A special mention for the classic mystery: refresh works in Power BI Desktop but fails in the service. Desktop uses your machine, your credentials and your drivers; the service uses the gateway machine, the stored data-source credentials and whatever drivers are installed there. The gateway VM missing the Oracle client, or an OLE DB provider, or having a stale credential after a service-account password rotation, explains most of these. Check the data source credentials in the gateway settings before you check anything else; credential expiry after a password policy change is the single most common gateway "outage" we see.
Who should own this thing?
The boring answer is the right one: IT operations, with a named owner, like any other piece of infrastructure. The gateway needs monthly-ish updates (Microsoft ships them regularly and old versions age out of support), credential management when service accounts rotate, and capacity review as workloads grow. The failure pattern is always organisational rather than technical: the gateway was installed by the BI team, IT doesn't know it exists, the BI person leaves, and eighteen months later an expired credential or an ancient version brings down month-end reporting and nobody knows where the gateway even runs.

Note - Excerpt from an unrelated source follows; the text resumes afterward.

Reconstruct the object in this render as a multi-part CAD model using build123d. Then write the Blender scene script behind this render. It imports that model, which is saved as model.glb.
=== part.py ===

Recovery keys deserve a sentence too: the key set at install time is what lets you migrate or restore the gateway later. Store it in your secrets vault now. Losing it means rebuilding every data source definition by hand, and yes, we've watched a client do exactly that.

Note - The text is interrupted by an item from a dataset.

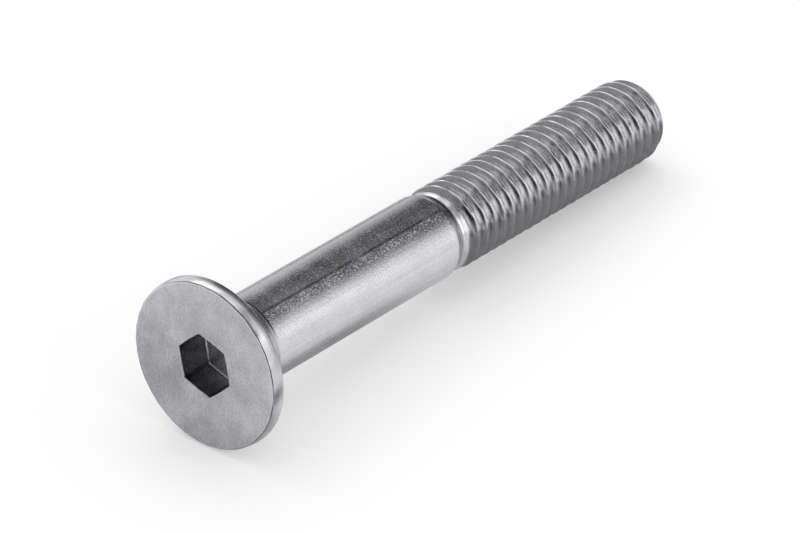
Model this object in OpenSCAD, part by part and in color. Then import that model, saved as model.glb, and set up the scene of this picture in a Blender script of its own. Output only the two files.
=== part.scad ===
// Countersunk screw with a hexagon socket and a partly threaded shank, M8 x 60.
// It is cold forged and rolled from one piece of stainless bar, so it is one solid.
// It lies on its side: the head's rim and the tip touch the ground at z = 0, the head
// is at -X, the tip at +X, and the origin is under the middle of its bounding box.
// Lengths along the screw are measured from the flat front of its head.
// The threaded end is a plain round of the thread's outside diameter.

/* [Overall] */
// Length from the front of the head to the tip
screw_l = 60; // [50:1:80]

/* [Head] */
// Largest diameter of the head, at its rim
head_d = 15.5; // [12.8:0.1:18.6]
// How much smaller than the rim the flat front is, on the radius
crown_in = 0.13; // [0.05:0.01:0.3]
// Depth of the crowned edge, from the front to the rim's straight land
crown_l = 0.64; // [0.4:0.02:0.9]
// Length of the straight land round the rim
land_l = 0.37; // [0.1:0.01:0.8]
// Radius where the land turns into the countersunk cone
rim_round = 0.35; // [0.1:0.05:0.6]
// Included angle of the countersunk cone
sink_angle = 90; // [82:1:100]
// Radius of the fillet between the cone and the shank
head_fillet = 0.9; // [0.2:0.1:1.5]

/* [Socket] */
// Size of the hexagon socket across its flats
socket_af = 5.05; // [4:0.05:6.1]
// Depth of the socket's floor below the front of the head
socket_depth = 3.2; // [2:0.1:4]
// Width of the small bevel round the socket's mouth
socket_bevel = 0.06; // [0.02:0.01:0.2]
// Radius between the socket's walls and its floor
socket_round = 0.2; // [0.1:0.05:0.5]
// Turn of the hexagon about the screw's axis, from a corner straight up
socket_turn = -14; // [-30:0.5:30]

/* [Shank] */
// Diameter of the plain shank
shank_d = 7.94; // [7.4:0.02:9.6]
// Distance from the front of the head to the end of the plain shank
shank_end = 29.2; // [20:0.1:36]

/* [Neck] */
// Length of the tapered step from the shank down to the bare blank
step_l = 0.9; // [0.3:0.1:1.5]
// Length of the bare blank between the step and the thread
blank_l = 0.2; // [0.1:0.1:2]
// How much smaller than the thread the bare blank is, on the radius
blank_in = 0.37; // [0.2:0.01:0.6]
// Length over which the thread rises to its full diameter
rise_l = 1.2; // [0.6:0.1:3]

/* [Thread] */
// Outside diameter of the thread
thread_d = 7.97; // [7.4:0.01:9.6]
// Length of the rounded point
point_l = 2.1; // [1.5:0.1:2.6]
// How much smaller than the thread the flat end is, on the radius
point_in = 0.9; // [0.4:0.05:1.4]

/* [Hidden] */
$fn = 96;

// How far a cut runs past the face that it opens
cut_past = 1;

head_r = head_d / 2;
face_r = head_r - crown_in;
shank_r = shank_d / 2;
thread_r = thread_d / 2;
blank_r = thread_r - blank_in;
tip_r = thread_r - point_in;

// Radius of an arc that leaves a straight side smoothly and falls by drop over a length run
function arc_radius(drop, run) = (drop * drop + run * run) / (2 * drop);
crown_arc = arc_radius(crown_in, crown_l);
point_arc = arc_radius(point_in, point_l);

// Stations along the screw, from the front of the head
half_sink = sink_angle / 2;
land_end = crown_l + land_l;
cone_start = land_end + rim_round * sin(half_sink);
cone_start_r = head_r - rim_round * (1 - cos(half_sink));
cone_end = cone_start + (cone_start_r - shank_r) / tan(half_sink);
step_end = shank_end + step_l;
blank_end = step_end + blank_l;
thread_start = blank_end + rise_l;
point_start = screw_l - point_l;

// Lying tilt: the ground touches the rim's rounding and the point's arc
arc_gap = point_start - land_end;
arc_fall = head_r - rim_round - thread_r + point_arc;
lie_tilt = atan(arc_fall / arc_gap)
    + asin((rim_round - point_arc) / norm([arc_gap, arc_fall]));
lie_height = land_end * sin(lie_tilt) + (head_r - rim_round) * cos(lie_tilt) + rim_round;
lie_middle = (screw_l * cos(lie_tilt) + (tip_r - face_r) * sin(lie_tilt)) / 2;

// Turn of the round faces about the axis, which keeps their seam line off the ground
seam_turn = 99.2;

// Half outlines, with x as the radius and y as the distance from the front

// A straight side that then bends smoothly inwards along an arc of the given length
module bent_side(outer_r, straight_l, arc_r, arc_l) {
    square([outer_r, straight_l]);
    square([outer_r - arc_r, straight_l + arc_l]);
    intersection() {
        square([outer_r, straight_l + arc_l]);
        translate([outer_r - arc_r, straight_l]) circle(arc_r);
    }
}

// The rim's land bends in to the flat front on one side and to the cone on the other
module head_outline() {
    translate([0, land_end]) mirror([0, 1]) bent_side(head_r, land_l, crown_arc, crown_l);
    translate([0, crown_l]) bent_side(head_r, land_l, rim_round, cone_start - land_end);
    polygon([
        [0, land_end], [shank_r, land_end], [cone_start_r, cone_start],
        [shank_r, cone_end], [0, cone_end]
    ]);
}

// The fillet touches the cone and the shank, and fills the corner between them
module fillet_outline() {
    centre = [shank_r + head_fillet, cone_end + head_fillet * tan(half_sink / 2)];
    on_cone = centre - head_fillet * [cos(half_sink), sin(half_sink)];
    difference() {
        polygon([[0, on_cone.y], on_cone, centre, [0, centre.y]]);
        translate(centre) circle(head_fillet);
    }
}

// Plain shank, tapered step, bare blank and the thread's rise to its full diameter
module shank_outline() {
    polygon([
        [0, cone_start], [shank_r, cone_start], [shank_r, shank_end], [blank_r, step_end],
        [blank_r, blank_end], [thread_r, thread_start], [thread_r, point_start], [0, point_start]
    ]);
}

module thread_outline() {
    translate([0, thread_start])
        bent_side(thread_r, point_start - thread_start, point_arc, point_l);
}

// Section of the socket across one pair of flats, with y as the depth
module socket_section() {
    half = socket_af / 2;
    inner = half - socket_round;
    mouth = half + socket_bevel + cut_past;
    polygon([[-mouth, -cut_past], [mouth, -cut_past], [half, socket_bevel], [-half, socket_bevel]]);
    translate([-half, 0]) square([socket_af, socket_depth - socket_round]);
    translate([-inner, 0]) square([2 * inner, socket_depth]);
    for (side = [-1, 1])
        translate([side * inner, socket_depth - socket_round]) circle(socket_round);
}

// The hexagon is what three bars, one for each pair of flats, have in common
module socket() {
    rotate([0, 0, socket_turn])
        intersection_for (pair = [0:2])
            rotate([0, 0, 30 + 60 * pair])
                rotate([90, 0, 0])
                    linear_extrude(3 * socket_af, center = true)
                        socket_section();
}

module screw() {
    color([0.72, 0.72, 0.75])
        translate([-lie_middle, 0, lie_height])
            rotate([0, 90 + lie_tilt, 0])
                difference() {
                    rotate([0, 0, seam_turn])
                        rotate_extrude() {
                            head_outline();
                            fillet_outline();
                            shank_outline();
                            thread_outline();
                        }
                    socket();
                }
}

screw();
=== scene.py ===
import math
import bpy
import numpy as np
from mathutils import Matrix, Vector


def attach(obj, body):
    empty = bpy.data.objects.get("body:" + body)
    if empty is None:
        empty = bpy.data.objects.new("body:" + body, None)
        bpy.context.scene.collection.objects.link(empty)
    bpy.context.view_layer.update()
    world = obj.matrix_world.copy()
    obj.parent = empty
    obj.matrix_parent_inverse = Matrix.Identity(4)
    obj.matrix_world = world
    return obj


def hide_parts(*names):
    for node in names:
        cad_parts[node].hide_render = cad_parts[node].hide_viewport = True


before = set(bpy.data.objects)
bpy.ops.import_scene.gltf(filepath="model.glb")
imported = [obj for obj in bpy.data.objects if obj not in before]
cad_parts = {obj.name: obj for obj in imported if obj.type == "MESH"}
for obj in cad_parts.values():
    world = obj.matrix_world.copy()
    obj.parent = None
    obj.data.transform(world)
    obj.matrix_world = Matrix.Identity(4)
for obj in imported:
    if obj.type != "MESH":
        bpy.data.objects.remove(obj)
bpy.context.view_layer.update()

# Countersunk M8 x 60 screw with a hexagon socket, lying on its rim and its tip. Metres throughout.
# On the screw, "along" is the distance from the flat front of the head, "radius" the distance from
# its axis, and "around" the turn about the axis, from straight down towards +Y.
mm = 0.001

# how the screw lies: its axis falls towards the tip, and its front stands off the origin
lying = dict(tilt=math.radians(3.7808), height=7.8005 * mm, back=29.785 * mm)

axisWay = np.array([math.cos(lying["tilt"]), 0, -math.sin(lying["tilt"])])
downWay = np.array([-math.sin(lying["tilt"]), 0, -math.cos(lying["tilt"])])
sideWay = np.array([0.0, 1.0, 0.0])
frontCentre = np.array([-lying["back"], 0, lying["height"]])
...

It's also worth remembering the gateway isn't just Power BI's. The same standard-mode gateway serves Power Apps, Power Automate, and Fabric data pipelines, which makes it shared infrastructure for your whole Power Platform and data estate, and one more reason it shouldn't belong to one enthusiast in the analytics team. As organisations layer more automation and AI onto operational data, the humble gateway quietly becomes part of the plumbing behind all of it, which is a theme that comes up constantly in our AI for business intelligence work.
The short version
Standard mode on a dedicated, well-specced VM close to the data. Cluster it if DirectQuery or anything business-critical flows through it. Keep it updated, vault the recovery key, give it a named owner in IT, and when refreshes get slow, suspect the source query and non-folding transformations before you suspect the gateway. None of this is hard. It's just the kind of unglamorous discipline that determines whether your reporting platform is reliable or whether it merely works most of the time.